Start of SOURCE DATA
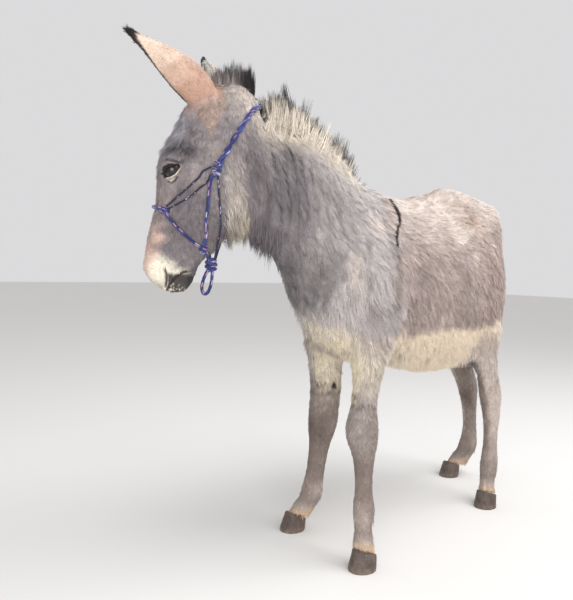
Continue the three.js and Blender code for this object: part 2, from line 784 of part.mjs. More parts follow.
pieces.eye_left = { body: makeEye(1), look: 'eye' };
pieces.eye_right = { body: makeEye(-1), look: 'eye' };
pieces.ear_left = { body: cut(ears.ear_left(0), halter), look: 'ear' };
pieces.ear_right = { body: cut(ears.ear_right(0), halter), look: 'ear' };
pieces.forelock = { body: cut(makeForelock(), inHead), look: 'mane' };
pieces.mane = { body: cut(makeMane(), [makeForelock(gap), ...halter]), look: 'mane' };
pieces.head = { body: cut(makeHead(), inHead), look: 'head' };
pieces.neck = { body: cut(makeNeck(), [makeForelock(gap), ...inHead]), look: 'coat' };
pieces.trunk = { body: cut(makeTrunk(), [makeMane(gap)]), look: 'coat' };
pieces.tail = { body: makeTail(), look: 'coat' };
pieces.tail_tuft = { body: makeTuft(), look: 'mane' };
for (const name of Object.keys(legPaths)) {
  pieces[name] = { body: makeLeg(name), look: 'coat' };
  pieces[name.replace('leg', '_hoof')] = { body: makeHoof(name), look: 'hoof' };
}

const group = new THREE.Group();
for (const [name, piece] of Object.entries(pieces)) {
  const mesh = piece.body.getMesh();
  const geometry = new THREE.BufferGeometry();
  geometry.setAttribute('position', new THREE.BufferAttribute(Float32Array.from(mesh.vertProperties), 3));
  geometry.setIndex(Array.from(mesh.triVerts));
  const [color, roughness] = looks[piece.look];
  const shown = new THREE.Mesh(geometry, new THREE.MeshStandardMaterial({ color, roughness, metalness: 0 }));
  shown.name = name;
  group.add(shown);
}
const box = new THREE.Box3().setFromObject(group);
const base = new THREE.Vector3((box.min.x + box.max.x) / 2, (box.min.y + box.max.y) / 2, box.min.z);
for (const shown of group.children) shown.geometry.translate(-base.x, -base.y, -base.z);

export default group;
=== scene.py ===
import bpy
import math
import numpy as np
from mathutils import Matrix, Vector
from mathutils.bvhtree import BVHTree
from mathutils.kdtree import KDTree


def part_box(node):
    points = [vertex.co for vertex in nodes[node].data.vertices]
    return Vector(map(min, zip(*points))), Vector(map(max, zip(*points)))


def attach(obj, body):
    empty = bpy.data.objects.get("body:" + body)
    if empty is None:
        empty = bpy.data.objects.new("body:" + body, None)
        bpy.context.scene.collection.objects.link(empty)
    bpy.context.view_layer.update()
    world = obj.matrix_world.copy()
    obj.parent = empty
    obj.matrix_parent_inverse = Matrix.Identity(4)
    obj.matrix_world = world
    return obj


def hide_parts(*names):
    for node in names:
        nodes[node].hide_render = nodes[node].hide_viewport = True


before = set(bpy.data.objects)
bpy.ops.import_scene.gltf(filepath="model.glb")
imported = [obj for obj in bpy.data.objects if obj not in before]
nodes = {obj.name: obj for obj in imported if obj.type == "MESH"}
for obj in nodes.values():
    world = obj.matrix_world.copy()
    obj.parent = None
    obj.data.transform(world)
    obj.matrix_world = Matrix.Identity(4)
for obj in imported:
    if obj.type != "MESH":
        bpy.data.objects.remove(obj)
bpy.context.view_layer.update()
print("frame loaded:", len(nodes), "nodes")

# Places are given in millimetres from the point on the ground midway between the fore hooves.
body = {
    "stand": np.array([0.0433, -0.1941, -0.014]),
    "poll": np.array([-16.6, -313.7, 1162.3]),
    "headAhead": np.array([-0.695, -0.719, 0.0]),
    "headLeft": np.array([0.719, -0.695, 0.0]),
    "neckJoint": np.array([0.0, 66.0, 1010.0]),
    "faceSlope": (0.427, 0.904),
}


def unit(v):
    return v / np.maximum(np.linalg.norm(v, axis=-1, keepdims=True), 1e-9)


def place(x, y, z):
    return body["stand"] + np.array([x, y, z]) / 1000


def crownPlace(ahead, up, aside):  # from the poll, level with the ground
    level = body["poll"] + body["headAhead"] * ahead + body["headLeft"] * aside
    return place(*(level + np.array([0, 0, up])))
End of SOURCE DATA
Transcribe exactly, and only, the lines beginning at the line containing "const group = new THREE.Group();" and ending at the line containing "obj.matrix_world = world", both inclusive.

const group = new THREE.Group();
for (const [name, piece] of Object.entries(pieces)) {
  const mesh = piece.body.getMesh();
  const geometry = new THREE.BufferGeometry();
  geometry.setAttribute('position', new THREE.BufferAttribute(Float32Array.from(mesh.vertProperties), 3));
  geometry.setIndex(Array.from(mesh.triVerts));
  const [color, roughness] = looks[piece.look];
  const shown = new THREE.Mesh(geometry, new THREE.MeshStandardMaterial({ color, roughness, metalness: 0 }));
  shown.name = name;
  group.add(shown);
}
const box = new THREE.Box3().setFromObject(group);
const base = new THREE.Vector3((box.min.x + box.max.x) / 2, (box.min.y + box.max.y) / 2, box.min.z);
for (const shown of group.children) shown.geometry.translate(-base.x, -base.y, -base.z);

export default group;
=== scene.py ===
import bpy
import math
import numpy as np
from mathutils import Matrix, Vector
from mathutils.bvhtree import BVHTree
from mathutils.kdtree import KDTree


def part_box(node):
    points = [vertex.co for vertex in nodes[node].data.vertices]
    return Vector(map(min, zip(*points))), Vector(map(max, zip(*points)))


def attach(obj, body):
    empty = bpy.data.objects.get("body:" + body)
    if empty is None:
        empty = bpy.data.objects.new("body:" + body, None)
        bpy.context.scene.collection.objects.link(empty)
    bpy.context.view_layer.update()
    world = obj.matrix_world.copy()
    obj.parent = empty
    obj.matrix_parent_inverse = Matrix.Identity(4)
    obj.matrix_world = world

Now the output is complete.